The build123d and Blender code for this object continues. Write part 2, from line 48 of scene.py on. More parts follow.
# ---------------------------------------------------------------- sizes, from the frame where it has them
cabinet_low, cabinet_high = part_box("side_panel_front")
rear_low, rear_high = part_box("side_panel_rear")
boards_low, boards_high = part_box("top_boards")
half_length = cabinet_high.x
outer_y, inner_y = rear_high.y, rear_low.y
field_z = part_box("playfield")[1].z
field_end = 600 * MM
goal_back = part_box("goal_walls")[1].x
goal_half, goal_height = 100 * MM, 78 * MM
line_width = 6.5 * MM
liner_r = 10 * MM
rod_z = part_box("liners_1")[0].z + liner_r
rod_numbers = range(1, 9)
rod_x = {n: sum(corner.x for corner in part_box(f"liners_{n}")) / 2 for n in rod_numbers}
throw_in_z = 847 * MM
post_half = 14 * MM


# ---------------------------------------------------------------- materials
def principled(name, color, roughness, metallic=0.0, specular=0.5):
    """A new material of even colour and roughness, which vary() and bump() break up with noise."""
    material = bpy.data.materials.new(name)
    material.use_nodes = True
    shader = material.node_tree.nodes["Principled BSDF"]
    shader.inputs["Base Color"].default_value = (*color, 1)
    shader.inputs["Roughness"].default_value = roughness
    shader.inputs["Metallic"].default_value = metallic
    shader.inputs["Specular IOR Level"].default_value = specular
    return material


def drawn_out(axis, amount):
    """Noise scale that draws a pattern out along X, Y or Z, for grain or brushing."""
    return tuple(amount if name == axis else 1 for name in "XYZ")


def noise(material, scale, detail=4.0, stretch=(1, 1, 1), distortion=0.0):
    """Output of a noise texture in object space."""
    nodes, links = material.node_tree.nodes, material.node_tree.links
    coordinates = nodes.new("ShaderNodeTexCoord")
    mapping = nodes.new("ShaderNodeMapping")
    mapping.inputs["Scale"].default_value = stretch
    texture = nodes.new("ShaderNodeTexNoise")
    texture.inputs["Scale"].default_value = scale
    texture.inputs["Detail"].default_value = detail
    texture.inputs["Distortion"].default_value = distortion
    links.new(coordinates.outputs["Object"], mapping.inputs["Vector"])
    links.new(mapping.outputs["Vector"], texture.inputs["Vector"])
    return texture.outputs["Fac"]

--

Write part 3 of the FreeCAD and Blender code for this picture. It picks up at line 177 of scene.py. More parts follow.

==

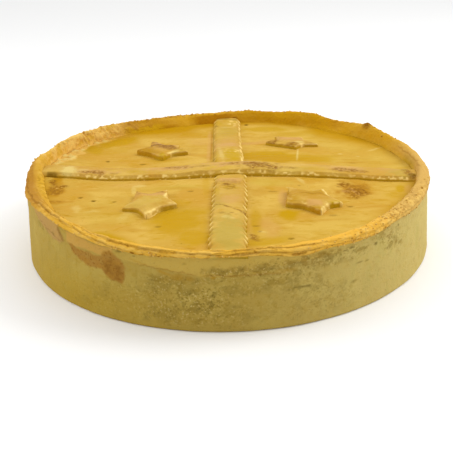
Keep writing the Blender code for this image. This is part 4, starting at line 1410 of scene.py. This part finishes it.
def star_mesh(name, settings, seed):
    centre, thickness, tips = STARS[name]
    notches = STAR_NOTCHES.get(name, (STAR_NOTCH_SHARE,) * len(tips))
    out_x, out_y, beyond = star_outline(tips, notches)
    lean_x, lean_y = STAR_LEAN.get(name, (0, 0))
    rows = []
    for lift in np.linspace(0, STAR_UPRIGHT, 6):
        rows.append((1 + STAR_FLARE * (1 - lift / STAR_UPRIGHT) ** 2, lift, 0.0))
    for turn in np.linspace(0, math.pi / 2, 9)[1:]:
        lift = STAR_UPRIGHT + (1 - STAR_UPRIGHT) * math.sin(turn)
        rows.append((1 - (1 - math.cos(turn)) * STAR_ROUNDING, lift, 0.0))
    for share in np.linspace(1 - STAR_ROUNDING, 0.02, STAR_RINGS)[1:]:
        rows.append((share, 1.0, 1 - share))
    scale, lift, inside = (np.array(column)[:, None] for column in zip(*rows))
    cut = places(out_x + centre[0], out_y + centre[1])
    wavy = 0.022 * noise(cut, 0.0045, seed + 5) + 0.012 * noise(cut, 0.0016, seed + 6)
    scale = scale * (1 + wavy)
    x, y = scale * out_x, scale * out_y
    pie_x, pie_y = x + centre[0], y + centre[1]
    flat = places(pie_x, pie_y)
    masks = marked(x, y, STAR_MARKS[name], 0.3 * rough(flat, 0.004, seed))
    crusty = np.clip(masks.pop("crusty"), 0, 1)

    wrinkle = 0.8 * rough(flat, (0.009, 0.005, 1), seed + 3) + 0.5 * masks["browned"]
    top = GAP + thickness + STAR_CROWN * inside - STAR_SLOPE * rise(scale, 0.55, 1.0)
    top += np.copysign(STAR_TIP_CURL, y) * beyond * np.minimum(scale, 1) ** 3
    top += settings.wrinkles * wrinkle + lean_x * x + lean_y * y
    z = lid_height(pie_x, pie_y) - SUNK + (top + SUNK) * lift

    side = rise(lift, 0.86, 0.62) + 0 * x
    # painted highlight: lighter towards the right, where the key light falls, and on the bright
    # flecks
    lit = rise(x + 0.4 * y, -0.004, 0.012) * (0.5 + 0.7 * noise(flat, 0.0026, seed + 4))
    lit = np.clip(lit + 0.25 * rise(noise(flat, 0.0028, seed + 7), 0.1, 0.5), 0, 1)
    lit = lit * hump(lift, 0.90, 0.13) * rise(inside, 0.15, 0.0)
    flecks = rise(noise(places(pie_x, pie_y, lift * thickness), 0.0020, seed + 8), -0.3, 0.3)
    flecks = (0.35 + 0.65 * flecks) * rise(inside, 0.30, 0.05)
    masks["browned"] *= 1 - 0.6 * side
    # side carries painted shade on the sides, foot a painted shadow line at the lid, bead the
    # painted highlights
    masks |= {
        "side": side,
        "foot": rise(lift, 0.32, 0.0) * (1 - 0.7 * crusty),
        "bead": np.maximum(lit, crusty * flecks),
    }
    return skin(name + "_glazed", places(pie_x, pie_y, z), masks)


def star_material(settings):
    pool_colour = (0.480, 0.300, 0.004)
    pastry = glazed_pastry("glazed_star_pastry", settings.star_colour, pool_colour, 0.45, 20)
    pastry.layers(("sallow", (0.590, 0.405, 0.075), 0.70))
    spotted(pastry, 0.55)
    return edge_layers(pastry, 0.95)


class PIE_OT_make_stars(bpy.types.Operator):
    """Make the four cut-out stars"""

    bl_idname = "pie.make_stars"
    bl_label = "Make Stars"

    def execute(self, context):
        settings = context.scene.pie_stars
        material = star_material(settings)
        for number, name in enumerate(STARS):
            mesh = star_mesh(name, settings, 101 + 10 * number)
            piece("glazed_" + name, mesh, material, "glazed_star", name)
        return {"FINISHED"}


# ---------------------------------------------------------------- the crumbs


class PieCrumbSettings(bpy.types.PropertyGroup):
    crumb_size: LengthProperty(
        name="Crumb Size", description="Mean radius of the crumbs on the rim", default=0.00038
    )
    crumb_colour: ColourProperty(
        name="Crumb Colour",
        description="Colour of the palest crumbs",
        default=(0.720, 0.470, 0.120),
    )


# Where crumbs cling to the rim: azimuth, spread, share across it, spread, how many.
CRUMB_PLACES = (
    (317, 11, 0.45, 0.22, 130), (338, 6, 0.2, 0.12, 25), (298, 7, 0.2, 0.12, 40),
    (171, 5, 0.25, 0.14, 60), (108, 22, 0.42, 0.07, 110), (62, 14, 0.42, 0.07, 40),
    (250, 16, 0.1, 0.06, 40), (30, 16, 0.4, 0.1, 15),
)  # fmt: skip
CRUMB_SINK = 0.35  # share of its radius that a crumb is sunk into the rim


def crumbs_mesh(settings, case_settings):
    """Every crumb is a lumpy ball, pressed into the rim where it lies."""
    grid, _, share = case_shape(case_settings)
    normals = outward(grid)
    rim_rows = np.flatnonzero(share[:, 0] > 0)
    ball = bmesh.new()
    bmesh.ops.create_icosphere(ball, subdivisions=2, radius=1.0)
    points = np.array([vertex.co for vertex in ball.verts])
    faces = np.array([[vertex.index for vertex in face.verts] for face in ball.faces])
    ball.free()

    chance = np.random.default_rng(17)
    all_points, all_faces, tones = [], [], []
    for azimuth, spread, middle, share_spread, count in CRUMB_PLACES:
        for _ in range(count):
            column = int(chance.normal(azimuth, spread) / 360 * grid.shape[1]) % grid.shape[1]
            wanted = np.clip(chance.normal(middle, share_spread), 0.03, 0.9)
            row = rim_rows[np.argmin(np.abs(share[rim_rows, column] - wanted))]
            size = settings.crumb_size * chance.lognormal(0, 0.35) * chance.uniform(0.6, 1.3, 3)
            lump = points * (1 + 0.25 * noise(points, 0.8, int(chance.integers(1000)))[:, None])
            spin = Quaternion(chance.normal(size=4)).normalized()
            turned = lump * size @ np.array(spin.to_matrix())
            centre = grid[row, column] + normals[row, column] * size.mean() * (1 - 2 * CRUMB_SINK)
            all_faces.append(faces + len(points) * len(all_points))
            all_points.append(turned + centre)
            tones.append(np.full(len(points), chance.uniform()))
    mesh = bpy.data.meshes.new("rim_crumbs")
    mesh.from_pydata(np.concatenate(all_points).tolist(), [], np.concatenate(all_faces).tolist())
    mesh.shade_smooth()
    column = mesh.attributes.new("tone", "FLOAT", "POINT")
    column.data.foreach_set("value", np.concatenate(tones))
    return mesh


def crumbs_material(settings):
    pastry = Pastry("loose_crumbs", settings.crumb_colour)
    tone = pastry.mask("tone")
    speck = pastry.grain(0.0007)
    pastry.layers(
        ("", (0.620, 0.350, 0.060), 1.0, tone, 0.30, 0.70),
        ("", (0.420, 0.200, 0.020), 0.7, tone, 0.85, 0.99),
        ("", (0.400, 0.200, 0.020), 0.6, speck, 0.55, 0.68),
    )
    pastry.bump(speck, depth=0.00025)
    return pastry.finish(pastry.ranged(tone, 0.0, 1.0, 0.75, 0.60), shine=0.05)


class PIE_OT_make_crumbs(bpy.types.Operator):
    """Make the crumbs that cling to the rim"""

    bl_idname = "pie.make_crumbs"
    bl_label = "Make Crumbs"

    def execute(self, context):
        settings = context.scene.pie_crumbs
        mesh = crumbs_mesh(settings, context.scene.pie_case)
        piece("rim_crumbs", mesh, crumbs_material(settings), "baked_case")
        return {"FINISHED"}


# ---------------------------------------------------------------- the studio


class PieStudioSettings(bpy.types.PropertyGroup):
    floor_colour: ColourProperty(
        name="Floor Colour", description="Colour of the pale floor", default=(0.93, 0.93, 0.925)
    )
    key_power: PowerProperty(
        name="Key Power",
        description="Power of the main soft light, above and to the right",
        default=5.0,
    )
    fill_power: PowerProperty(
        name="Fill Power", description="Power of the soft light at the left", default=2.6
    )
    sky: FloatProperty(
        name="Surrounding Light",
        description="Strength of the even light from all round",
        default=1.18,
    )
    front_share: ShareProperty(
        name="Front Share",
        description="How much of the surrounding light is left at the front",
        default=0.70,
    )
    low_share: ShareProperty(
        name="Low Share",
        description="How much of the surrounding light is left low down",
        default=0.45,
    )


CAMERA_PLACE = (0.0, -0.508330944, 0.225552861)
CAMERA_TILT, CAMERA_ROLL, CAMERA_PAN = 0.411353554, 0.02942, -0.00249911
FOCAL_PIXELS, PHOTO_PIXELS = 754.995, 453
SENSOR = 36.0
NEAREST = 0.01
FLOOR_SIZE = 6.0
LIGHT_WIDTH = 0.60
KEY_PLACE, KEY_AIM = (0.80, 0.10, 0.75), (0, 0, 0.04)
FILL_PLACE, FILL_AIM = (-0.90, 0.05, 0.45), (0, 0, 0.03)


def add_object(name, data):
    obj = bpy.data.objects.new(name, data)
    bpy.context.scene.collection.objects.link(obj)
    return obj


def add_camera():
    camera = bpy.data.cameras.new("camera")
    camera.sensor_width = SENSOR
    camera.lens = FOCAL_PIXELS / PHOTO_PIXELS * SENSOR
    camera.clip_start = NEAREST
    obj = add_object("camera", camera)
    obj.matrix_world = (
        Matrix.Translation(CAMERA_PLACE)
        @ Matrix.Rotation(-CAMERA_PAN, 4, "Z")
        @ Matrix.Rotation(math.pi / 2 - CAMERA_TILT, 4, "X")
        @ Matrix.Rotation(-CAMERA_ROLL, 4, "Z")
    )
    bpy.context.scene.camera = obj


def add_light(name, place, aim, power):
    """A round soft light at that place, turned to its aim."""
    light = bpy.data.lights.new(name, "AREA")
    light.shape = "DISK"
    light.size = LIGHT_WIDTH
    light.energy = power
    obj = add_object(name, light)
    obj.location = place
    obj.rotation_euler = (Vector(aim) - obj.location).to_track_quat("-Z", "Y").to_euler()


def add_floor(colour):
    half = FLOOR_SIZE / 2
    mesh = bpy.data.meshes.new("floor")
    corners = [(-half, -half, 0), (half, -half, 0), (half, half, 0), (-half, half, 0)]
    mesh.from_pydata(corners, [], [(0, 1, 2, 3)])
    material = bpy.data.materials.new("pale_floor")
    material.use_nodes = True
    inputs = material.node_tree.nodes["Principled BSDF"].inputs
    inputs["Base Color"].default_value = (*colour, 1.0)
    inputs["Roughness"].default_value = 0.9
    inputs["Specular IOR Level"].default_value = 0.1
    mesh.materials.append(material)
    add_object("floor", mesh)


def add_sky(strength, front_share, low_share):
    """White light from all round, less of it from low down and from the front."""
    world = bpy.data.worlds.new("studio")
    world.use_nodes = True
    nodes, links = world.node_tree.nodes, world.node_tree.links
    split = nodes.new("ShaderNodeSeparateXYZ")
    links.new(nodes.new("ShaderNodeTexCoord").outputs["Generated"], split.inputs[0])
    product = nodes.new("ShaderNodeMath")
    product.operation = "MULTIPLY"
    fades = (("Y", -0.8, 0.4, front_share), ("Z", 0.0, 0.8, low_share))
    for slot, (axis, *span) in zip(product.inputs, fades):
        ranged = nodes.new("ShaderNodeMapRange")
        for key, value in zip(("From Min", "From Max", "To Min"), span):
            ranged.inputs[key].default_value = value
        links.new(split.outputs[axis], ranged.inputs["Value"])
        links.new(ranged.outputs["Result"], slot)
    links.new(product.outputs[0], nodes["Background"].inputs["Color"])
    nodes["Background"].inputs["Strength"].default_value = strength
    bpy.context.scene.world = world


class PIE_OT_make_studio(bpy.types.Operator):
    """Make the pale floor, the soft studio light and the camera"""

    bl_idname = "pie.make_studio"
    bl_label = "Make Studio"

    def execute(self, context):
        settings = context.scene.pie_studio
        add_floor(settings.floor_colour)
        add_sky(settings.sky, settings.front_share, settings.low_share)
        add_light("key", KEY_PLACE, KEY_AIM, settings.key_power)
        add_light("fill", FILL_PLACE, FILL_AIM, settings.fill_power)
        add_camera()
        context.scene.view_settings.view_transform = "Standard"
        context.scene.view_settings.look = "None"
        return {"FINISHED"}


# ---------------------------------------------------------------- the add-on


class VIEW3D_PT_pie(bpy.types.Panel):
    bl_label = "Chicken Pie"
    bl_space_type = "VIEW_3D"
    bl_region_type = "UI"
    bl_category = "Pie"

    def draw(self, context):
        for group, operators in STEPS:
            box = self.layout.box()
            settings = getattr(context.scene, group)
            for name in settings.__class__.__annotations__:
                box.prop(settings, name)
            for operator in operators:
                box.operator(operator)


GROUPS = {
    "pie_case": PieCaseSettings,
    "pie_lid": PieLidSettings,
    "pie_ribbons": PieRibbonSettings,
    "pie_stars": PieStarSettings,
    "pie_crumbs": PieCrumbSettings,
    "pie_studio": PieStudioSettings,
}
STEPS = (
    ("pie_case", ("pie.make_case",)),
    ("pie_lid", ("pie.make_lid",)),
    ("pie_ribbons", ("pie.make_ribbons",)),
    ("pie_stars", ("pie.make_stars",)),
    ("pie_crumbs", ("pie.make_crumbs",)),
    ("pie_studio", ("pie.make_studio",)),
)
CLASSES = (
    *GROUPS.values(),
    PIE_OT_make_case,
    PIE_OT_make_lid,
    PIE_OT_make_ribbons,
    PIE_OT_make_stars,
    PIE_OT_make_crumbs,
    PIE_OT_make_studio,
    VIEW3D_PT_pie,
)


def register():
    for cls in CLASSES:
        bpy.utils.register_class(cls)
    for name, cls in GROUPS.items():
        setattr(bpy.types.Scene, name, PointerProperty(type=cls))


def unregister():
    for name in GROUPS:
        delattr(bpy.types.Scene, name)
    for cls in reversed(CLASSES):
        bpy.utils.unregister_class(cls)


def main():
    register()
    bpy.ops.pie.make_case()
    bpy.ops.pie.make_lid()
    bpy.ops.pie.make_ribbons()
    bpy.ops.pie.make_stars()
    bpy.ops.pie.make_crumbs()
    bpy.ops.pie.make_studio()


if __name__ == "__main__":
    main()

Written task: Say, as a bare number, how many lines in the entries above include the string "this".

Response to the task: 3